L’association des trois instruments à cordes permet des dialogues qui sont propices aux échanges. Le violoncelliste joue à de nombreux moments en pizzicato. Ceci crée de véritables dialogues avec la kora. Les deux instruments suivent la même mélodie. Parfois, c’est le violon plus le violoncelle qui accompagnent la mélodie de la kora. Le son léger, cristallin et presque fragile de la kora est soutenu par les cordes pincées des deux instruments plus graves. Le jeu à l’archet du violon et du violoncelle fait varier les sonorités de cordes et accentue la rencontre de l’instrument africain et des deux instruments européens. C’est la rencontre des continents. Sur des mélodies jouées à l’archet, la kora s’efface pour devenir une rythmique douce et délicate. Sur le morceau Ocean (prononcé en anglais) qui est dédié aux personnes qui perdent leur vie lorsqu’elles fuient leur pays, la solennité de l’archet apporte de la tristesse, exprime la gravité de ces situations comme des lamentations qui nous touchent directement. Sur ce titre, les tambours se font graves pour insister sur ces tragédies.

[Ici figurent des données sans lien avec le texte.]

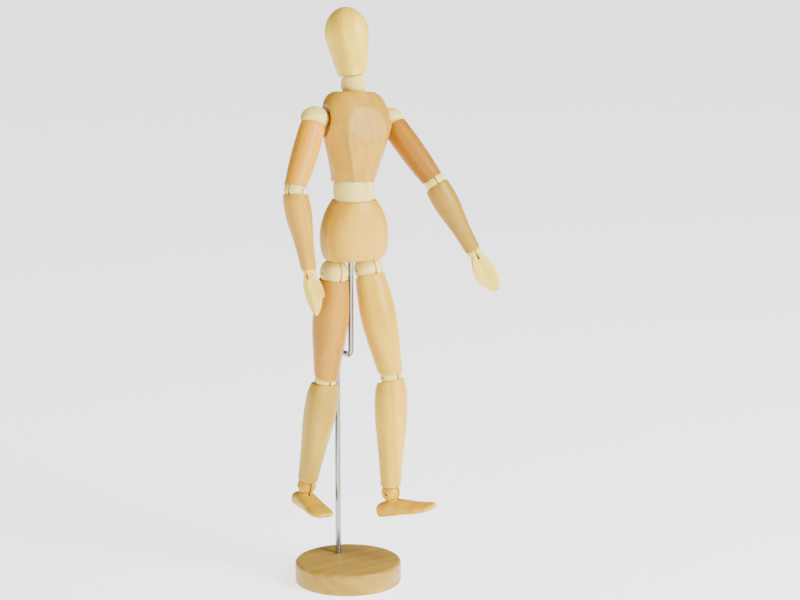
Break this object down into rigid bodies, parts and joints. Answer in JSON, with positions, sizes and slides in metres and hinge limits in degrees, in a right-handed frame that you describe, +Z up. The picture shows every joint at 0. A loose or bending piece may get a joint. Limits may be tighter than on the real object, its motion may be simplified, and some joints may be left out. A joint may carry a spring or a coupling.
{
  "type": "artist mannequin",
  "caption": "Jointed wooden drawing mannequin with ball joints, held on a cranked steel rod above a round wooden base.",
  "frame": {"origin": "centre of the underside of the round base", "axes": "+Z up the stand; the figure faces -Y and its left side is +X"},
  "size_m": [0.1219, 0.0745, 0.3243],
  "materials": {
    "base_wood": "clear lacquered, satin to gloss",
    "chest_wood": "clear lacquered, satin to gloss",
    "head_wood": "clear lacquered, satin to gloss",
    "wire_steel": "plain wire",
    "left_calf_wood": "clear lacquered, satin to gloss",
    "raw_wood": "unlacquered, matt",
    "left_foot_wood": "clear lacquered, satin to gloss",
    "left_forearm_wood": "clear lacquered, satin to gloss",
    "left_thigh_wood": "clear lacquered, satin to gloss",
    "left_upper_arm_wood": "clear lacquered, satin to gloss",
    "pelvis_wood": "clear lacquered, satin to gloss",
    "right_calf_wood": "clear lacquered, satin to gloss",
    "right_foot_wood": "clear lacquered, satin to gloss",
    "right_forearm_wood": "clear lacquered, satin to gloss",
    "right_thigh_wood": "clear lacquered, satin to gloss",
    "right_upper_arm_wood": "clear lacquered, satin to gloss",
    "stand_steel": "bright plated"
  },
  "bodies": {
    "base": {"base": "base_wood"},
    "stand": {"stand_rod": "stand_steel"},
    "pelvis": {"pelvis": "pelvis_wood", "hip_spring": "wire_steel"},
    "waist_core": {"waist_spring": "wire_steel"},
    "waist_barrel": {"waist_barrel": "raw_wood"},
    "chest": {"chest": "chest_wood", "shoulder_spring": "wire_steel"},
    "neck_core": {"neck_spring": "wire_steel"},
    "neck_ball": {"neck_ball": "raw_wood"},
    "head": {"head": "head_wood"},
    "left_shoulder_ball": {"left_shoulder_ball": "raw_wood", "left_shoulder_pin": "wire_steel"},
    "left_upper_arm_hook": {"left_upper_arm_hook": "wire_steel"},
    "left_upper_arm": {"left_upper_arm": "left_upper_arm_wood", "left_upper_arm_spring": "wire_steel"},
    "left_elbow_ball": {"left_elbow_ball": "raw_wood", "left_elbow_pin": "wire_steel"},
    "left_forearm": {"left_forearm": "left_forearm_wood", "left_forearm_hook": "wire_steel"},
    "left_wrist_core": {"left_forearm_spring": "wire_steel"},
    "left_hand": {"left_hand": "raw_wood", "left_wrist_pin": "wire_steel"},
    "left_hip_ball": {"left_hip_ball": "raw_wood", "left_hip_pin": "wire_steel"},
    "left_thigh_hook": {"left_thigh_hook": "wire_steel"},
    "left_thigh": {"left_thigh": "left_thigh_wood", "left_thigh_spring": "wire_steel"},
    "left_knee_ball": {"left_knee_ball": "raw_wood", "left_knee_pin": "wire_steel"},
    "left_calf": {"left_calf": "left_calf_wood", "left_calf_hook": "wire_steel"},
    "left_ankle_core": {"left_calf_spring": "wire_steel"},
    "left_foot": {"left_foot": "left_foot_wood", "left_ankle_pin": "wire_steel"},
    "right_shoulder_ball": {"right_shoulder_ball": "raw_wood", "right_shoulder_pin": "wire_steel"},
    "right_upper_arm_hook": {"right_upper_arm_hook": "wire_steel"},
    "right_upper_arm": {"right_upper_arm": "right_upper_arm_wood", "right_upper_arm_spring": "wire_steel"},
    "right_elbow_ball": {"right_elbow_ball": "raw_wood", "right_elbow_pin": "wire_steel"},
    "right_forearm": {"right_forearm": "right_forearm_wood", "right_forearm_hook": "wire_steel"},
    "right_wrist_core": {"right_forearm_spring": "wire_steel"},
    "right_hand": {"right_hand": "raw_wood", "right_wrist_pin": "wire_steel"},
    "right_hip_ball": {"right_hip_ball": "raw_wood", "right_hip_pin": "wire_steel"},
    "right_thigh_hook": {"right_thigh_hook": "wire_steel"},
    "right_thigh": {"right_thigh": "right_thigh_wood", "right_thigh_spring": "wire_steel"},
    "right_knee_ball": {"right_knee_ball": "raw_wood", "right_knee_pin": "wire_steel"},
    "right_calf": {"right_calf": "right_calf_wood", "right_calf_hook": "wire_steel"},
    "right_ankle_core": {"right_calf_spring": "wire_steel"},
    "right_foot": {"right_foot": "right_foot_wood", "right_ankle_pin": "wire_steel"}
  },
  "joints": [
    {"name": "stand_turn", "type": "hinge", "parent": "base", "child": "stand", "pos_m": [0.002, 0.0138, 0.0025], "axis": [0, 0, 1], "continuous": true},
    {"name": "figure_turn", "type": "hinge", "parent": "stand", "child": "pelvis", "pos_m": [0.002, -0.0007, 0.0025], "axis": [0, 0, 1], "range_deg": [-12, 12]},
    {"name": "waist_turn", "type": "hinge", "parent": "pelvis", "child": "waist_core", "pos_m": [0.002, -0.0045, 0.2248], "axis": [0, 0, 1], "range_deg": [-35, 35]},
    {"name": "waist_bend", "type": "hinge", "parent": "waist_core", "child": "waist_barrel", "pos_m": [0.002, -0.0045, 0.2248], "axis": [1, 0, 0], "range_deg": [-12, 18]},
    {"name": "waist_tilt", "type": "hinge", "parent": "waist_barrel", "child": "chest", "pos_m": [0.002, -0.0045, 0.2248], "axis": [0, 0.9914, -0.1305], "range_deg": [-8, 12]},
    {"name": "neck_turn", "type": "hinge", "parent": "chest", "child": "neck_core", "pos_m": [0.00709, 0.00369, 0.2824], "axis": [0.0872, 0.13, 0.9877], "range_deg": [-150, 150]},
    {"name": "neck_nod", "type": "hinge", "parent": "neck_core", "child": "neck_ball", "pos_m": [0.00709, 0.00369, 0.2824], "axis": [0.9962, -0.0114, -0.0864], "range_deg": [-15, 22]},
    {"name": "neck_tilt", "type": "hinge", "parent": "neck_ball", "child": "head", "pos_m": [0.00709, 0.00369, 0.2824], "axis": [-0.0046, 0.9833, -0.182], "range_deg": [-12, 24]},
    {"name": "left_shoulder_swing", "type": "hinge", "parent": "chest", "child": "left_shoulder_ball", "pos_m": [0.02933, 0.00181, 0.26125], "axis": [-0.9962, 0.0114, 0.0864], "range_deg": [-90, 130]},
    {"name": "left_shoulder_raise", "type": "hinge", "parent": "left_shoulder_ball", "child": "left_upper_arm_hook", "pos_m": [0.02933, 0.00181, 0.26125], "axis": [0.049, -0.7469, 0.6631], "range_deg": [-1, 75]},
    {"name": "left_upper_arm_twist", "type": "hinge", "parent": "left_upper_arm_hook", "child": "left_upper_arm", "pos_m": [0.02933, 0.00181, 0.26125], "axis": [-0.2629, 0.6309, 0.73], "range_deg": [-150, 150]},
    {"name": "left_elbow_upper", "type": "hinge", "parent": "left_upper_arm", "child": "left_elbow_ball", "pos_m": [0.04089, -0.02595, 0.22913], "axis": [0.852, -0.2033, 0.4825], "range_deg": [-14, 17]},
    {"name": "left_elbow_lower", "type": "hinge", "parent": "left_elbow_ball", "child": "left_forearm", "pos_m": [0.04089, -0.02595, 0.22913], "axis": [0.852, -0.2033, 0.4825], "range_deg": [-14, 17]},
    {"name": "left_wrist_twist", "type": "hinge", "parent": "left_forearm", "child": "left_wrist_core", "pos_m": [0.04089, -0.02595, 0.22913], "axis": [-0.4471, 0.1971, 0.8725], "range_deg": [-170, 170]},
    {"name": "left_wrist_bend", "type": "hinge", "parent": "left_wrist_core", "child": "left_hand", "pos_m": [0.06101, -0.03482, 0.18987], "axis": [0.852, -0.2033, 0.4825], "range_deg": [-40, 40]},
    {"name": "left_hip_spread", "type": "hinge", "parent": "pelvis", "child": "left_hip_ball", "pos_m": [0.0132, -0.0015, 0.1797], "axis": [0, -1, 0], "range_deg": [-3, 13]},
    {"name": "left_hip_swing", "type": "hinge", "parent": "left_hip_ball", "child": "left_thigh_hook", "pos_m": [0.0132, -0.0015, 0.1797], "axis": [-0.9977, 0, -0.068], "range_deg": [-35, 45]},
    {"name": "left_thigh_twist", "type": "hinge", "parent": "left_thigh_hook", "child": "left_thigh", "pos_m": [0.0132, -0.0015, 0.1797], "axis": [-0.0654, 0.2756, 0.959], "range_deg": [-75, 75]},
    {"name": "left_knee_upper", "type": "hinge", "parent": "left_thigh", "child": "left_knee_ball", "pos_m": [0.01722, -0.01845, 0.12072], "axis": [0.9925, 0.1171, 0.034], "range_deg": [-9, 22]},
    {"name": "left_knee_lower", "type": "hinge", "parent": "left_knee_ball", "child": "left_calf", "pos_m": [0.01722, -0.01845, 0.12072], "axis": [0.9925, 0.1171, 0.034], "range_deg": [-9, 22]},
    {"name": "left_ankle_twist", "type": "hinge", "parent": "left_calf", "child": "left_ankle_core", "pos_m": [0.01722, -0.01845, 0.12072], "axis": [-0.0281, -0.0517, 0.9983], "range_deg": [-75, 75]},
    {"name": "left_ankle_bend", "type": "hinge", "parent": "left_ankle_core", "child": "left_foot", "pos_m": [0.01914, -0.01491, 0.05244], "axis": [-0.8841, -0.4648, -0.049], "range_deg": [-40, 24]},
    {"name": "right_shoulder_swing", "type": "hinge", "parent": "chest", "child": "right_shoulder_ball", "pos_m": [-0.01849, 0.00236, 0.26539], "axis": [-0.9962, 0.0114, 0.0864], "range_deg": [-60, 140]},
    {"name": "right_shoulder_raise", "type": "hinge", "parent": "right_shoulder_ball", "child": "right_upper_arm_hook", "pos_m": [-0.01849, 0.00236, 0.26539], "axis": [-0.0211, 0.9305, -0.3656], "range_deg": [-4, 70]},
    {"name": "right_upper_arm_twist", "type": "hinge", "parent": "right_upper_arm_hook", "child": "right_upper_arm", "pos_m": [-0.01849, 0.00236, 0.26539], "axis": [0.5037, 0.3258, 0.8001], "range_deg": [-150, 150]},
    {"name": "right_elbow_upper", "type": "hinge", "parent": "right_upper_arm", "child": "right_elbow_ball", "pos_m": [-0.04065, -0.01198, 0.23019], "axis": [0.4371, -0.895, 0.0892], "range_deg": [-23, 4]},
    {"name": "right_elbow_lower", "type": "hinge", "parent": "right_elbow_ball", "child": "right_forearm", "pos_m": [-0.04065, -0.01198, 0.23019], "axis": [0.4371, -0.895, 0.0892], "range_deg": [-23, 4]},
    {"name": "right_wrist_twist", "type": "hinge", "parent": "right_forearm", "child": "right_wrist_core", "pos_m": [-0.04065, -0.01198, 0.23019], "axis": [-0.1953, 0.0023, 0.9807], "range_deg": [-170, 170]},
    {"name": "right_wrist_bend", "type": "hinge", "parent": "right_wrist_core", "child": "right_hand", "pos_m": [-0.03187, -0.01208, 0.18606], "axis": [0.4371, -0.895, 0.0892], "range_deg": [-40, 12]},
    {"name": "right_hip_spread", "type": "hinge", "parent": "pelvis", "child": "right_hip_ball", "pos_m": [-0.0092, -0.0015, 0.1797], "axis": [0, 1, 0], "range_deg": [-2, 13]},
    {"name": "right_hip_swing", "type": "hinge", "parent": "right_hip_ball", "child": "right_thigh_hook", "pos_m": [-0.0092, -0.0015, 0.1797], "axis": [-0.9985, 0, 0.0541], "range_deg": [-20, 60]},
    {"name": "right_thigh_twist", "type": "hinge", "parent": "right_thigh_hook", "child": "right_thigh", "pos_m": [-0.0092, -0.0015, 0.1797], "axis": [0.054, -0.0663, 0.9963], "range_deg": [-35, 75]},
    {"name": "right_knee_upper", "type": "hinge", "parent": "right_thigh", "child": "right_knee_ball", "pos_m": [-0.01252, 0.00258, 0.11843], "axis": [0.9876, -0.144, -0.0631], "range_deg": [-6, 25]},
    {"name": "right_knee_lower", "type": "hinge", "parent": "right_knee_ball", "child": "right_calf", "pos_m": [-0.01252, 0.00258, 0.11843], "axis": [0.9876, -0.144, -0.0631], "range_deg": [-6, 25]},
    {"name": "right_ankle_twist", "type": "hinge", "parent": "right_calf", "child": "right_ankle_core", "pos_m": [-0.01252, 0.00258, 0.11843], "axis": [0.0202, -0.2817, 0.9593], "range_deg": [-75, 33]},
    {"name": "right_ankle_bend", "type": "hinge", "parent": "right_ankle_core", "child": "right_foot", "pos_m": [-0.0139, 0.02184, 0.05281], "axis": [-0.9949, 0.0892, 0.0471], "range_deg": [-40, 24]}
  ]
}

Les différents styles de jeux sur les cordes font varier les émotions. Le style flamenco est finalement léger et délicat, il est juste évoqué. Lorsque la kora improvise parfois comme une guitare flamenca, ce qui est très subtil et étonnant, ou lorsque le violoniste fait les palmas traditionnelles. Le jeu du violon à l’archet rappelle aussi à certains moments les lamentations du violon tsigane. Les musiques improvisées des peuples nomades se rencontrent ce soir avec beaucoup d’émotion. On ressent également une sensation d’apesanteur et de lévitation avec ces jeux de cordes mêlées. La joie qu’ils ont de jouer ensemble donne l’impression tantôt d’une jam, tantôt d’une joute avec les cordes.

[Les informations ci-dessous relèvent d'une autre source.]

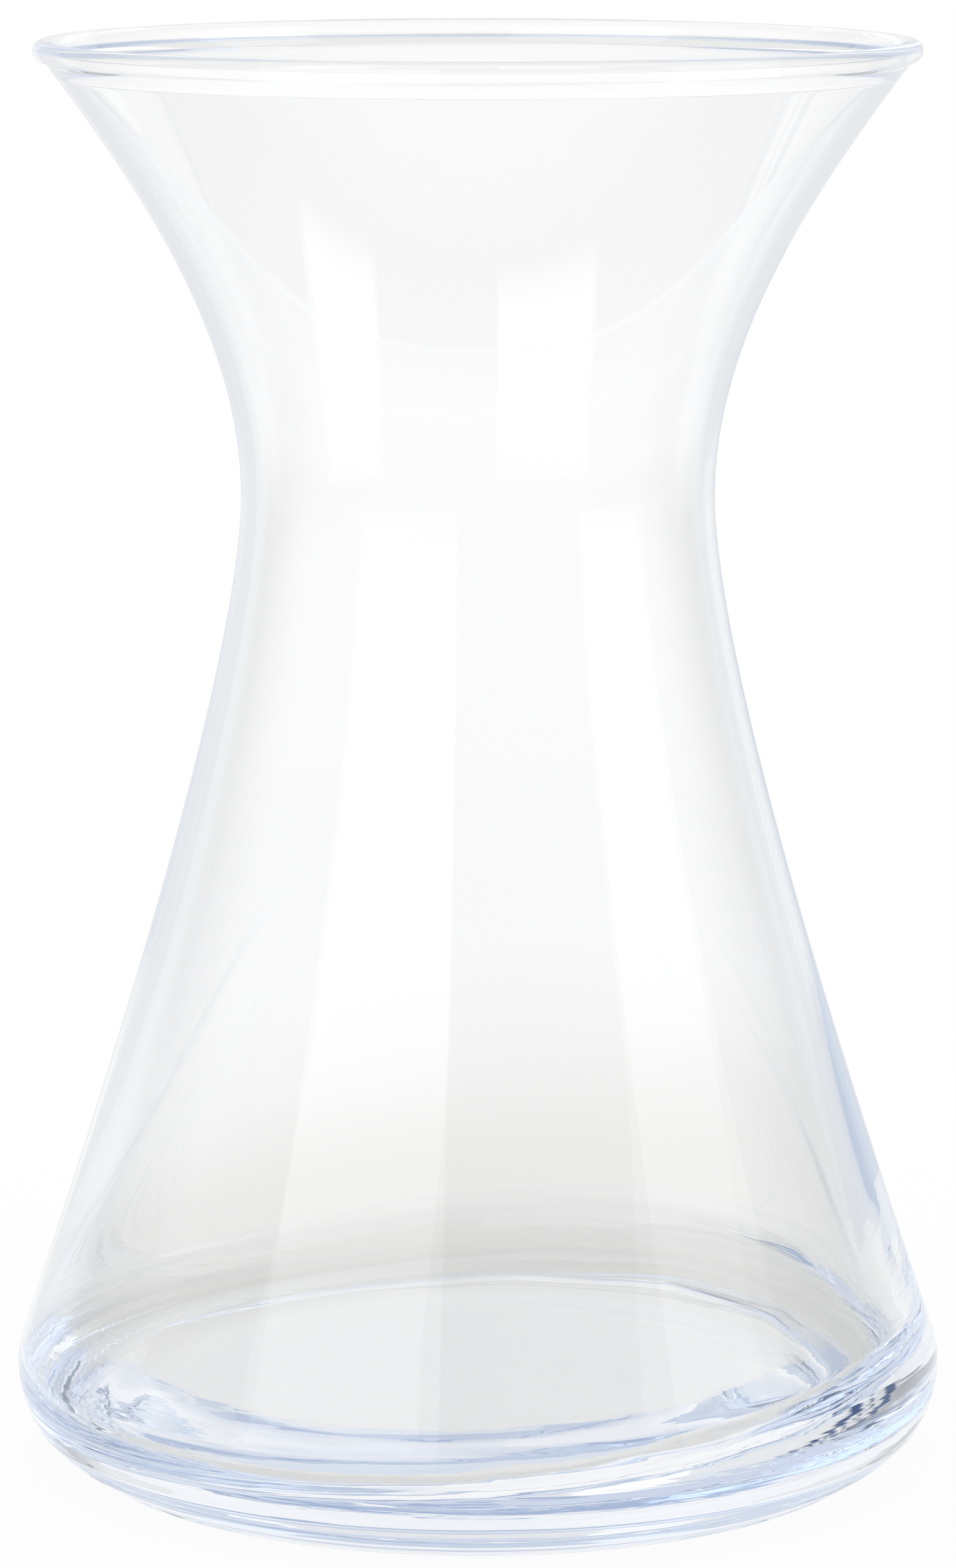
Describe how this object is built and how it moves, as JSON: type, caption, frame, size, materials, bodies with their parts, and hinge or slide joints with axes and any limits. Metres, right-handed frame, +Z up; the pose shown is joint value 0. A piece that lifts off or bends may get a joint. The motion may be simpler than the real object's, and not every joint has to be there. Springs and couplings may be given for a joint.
{
  "type": "hyacinth forcing vase",
  "caption": "Clear glass forcing vase: a wide flared cup for the bulb, a narrow waist and a conical water chamber on a thick round foot.",
  "frame": {"origin": "middle of the foot, on the surface that the vase stands on", "axes": "+Z up along the axis of the glass, towards the rim; X and Y are free because the vase is round"},
  "size_m": [0.0984, 0.0984, 0.15],
  "materials": {
    "clear_glass": "polished clear soda-lime glass"
  },
  "bodies": {
    "root": {"glass_vase": "clear_glass"}
  },
  "joints": []
}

Lors d’un intermède pour s’accorder, Momi Maiga nous présente son instrument qui vient de l’Afrique de l’Ouest. Il est composé de vingt-deux cordes, sur une calebasse et se joue avec quatre doigts. Le musicien est originaire d’une famille de griots de Casamance, une région du Sénégal, où ces familles sont musiciennes depuis soixante-douze ou soixante-treize générations, nous précise-t-il ! Il vit aujourd’hui en Espagne. Avec beaucoup d’humour, le violoncelliste catalan présente aussi son instrument en parodiant son partenaire pour lui permettre d’avoir le temps d’accorder ses nombreuses cordes. Aux Jeux Olympiques des cordes, le violoncelliste avoue avec complicité qu’il ne peut pas lutter avec ses quatre cordes !

Cette formation peu habituelle, avec une variété originale de sonorités, a ravi nos oreilles. Un final plus un rappel joyeux durant lesquels le public est invité à participer soit en reprenant les rythmes en frappant dans les mains soit en chantant clôt le concert en apothéose. En public averti, les auditeurs du festival de Crest offrent une standing ovation aux musiciens heureux de partager leur émotion musicale.